In 1914, Dale was appointed director of the Department of Biochemistry and Pharmacology at the National Institute for Medical Research in London and was elected Fellow of the Royal Society [3]. In 1928, he became the Institute director, a role he kept until 1942; he was knighted 6 years later. He was inducted into the National Academy of Sciences of the USA in 1940, appointed Fullerian Professor of Chemistry at the Royal Institution and director of the Davy-Faraday Laboratory in 1942. Further, he received the Knight Grand Cross of the Order of the British Empire in 1943 and the Order of Merit in 1944.
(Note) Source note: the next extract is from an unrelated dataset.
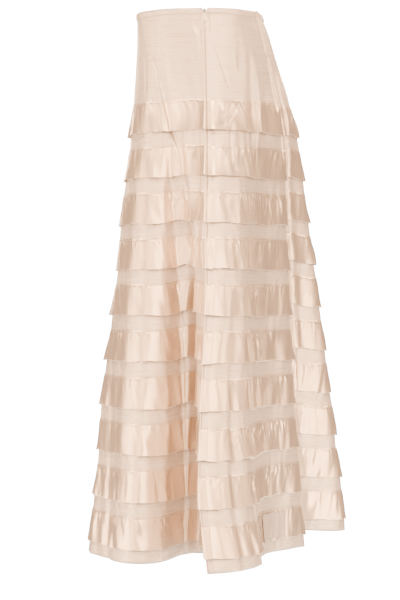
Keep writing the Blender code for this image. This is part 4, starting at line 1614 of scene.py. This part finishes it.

Sir Henry Dale held an impressive series of high-profile leadership roles. In 1945, he concluded a 5-year service as president of the Royal Society after being one of the honourary secretaries with notable editorial commitments [8]. During the Second World War, he sat on several advisory panels to the Cabinet. He became president of the British Association in 1947, he was president of the Royal Society of Medicine for 1948–1950 (first non-practising president ever) and of the British Council for 1950–1955. He was a trustee of the Wellcome Trust since 1936 (as well as chairman of the Board for 1938–1960), ‘guiding with wisdom and foresight the spending of hundreds of thousands of pounds in encouraging medical research’, and promoted its Historical Medical Museum and Library [1]. His name is attached to the Sir Henry Dale Fellowship for young scientists (now discontinued) and the Dale Medal awarded by the Society for Endocrinology.

His many honours include the Royal and Copley Medals of the Royal Society, the Gold Albert Medal of the Royal Society of Arts, the Baly Medal of the Royal College of Physicians, the Medal of Freedom (Silver Palm), and more than 20 honourary degrees. Sir Henry Dale died in Cambridge on 23 July 1968.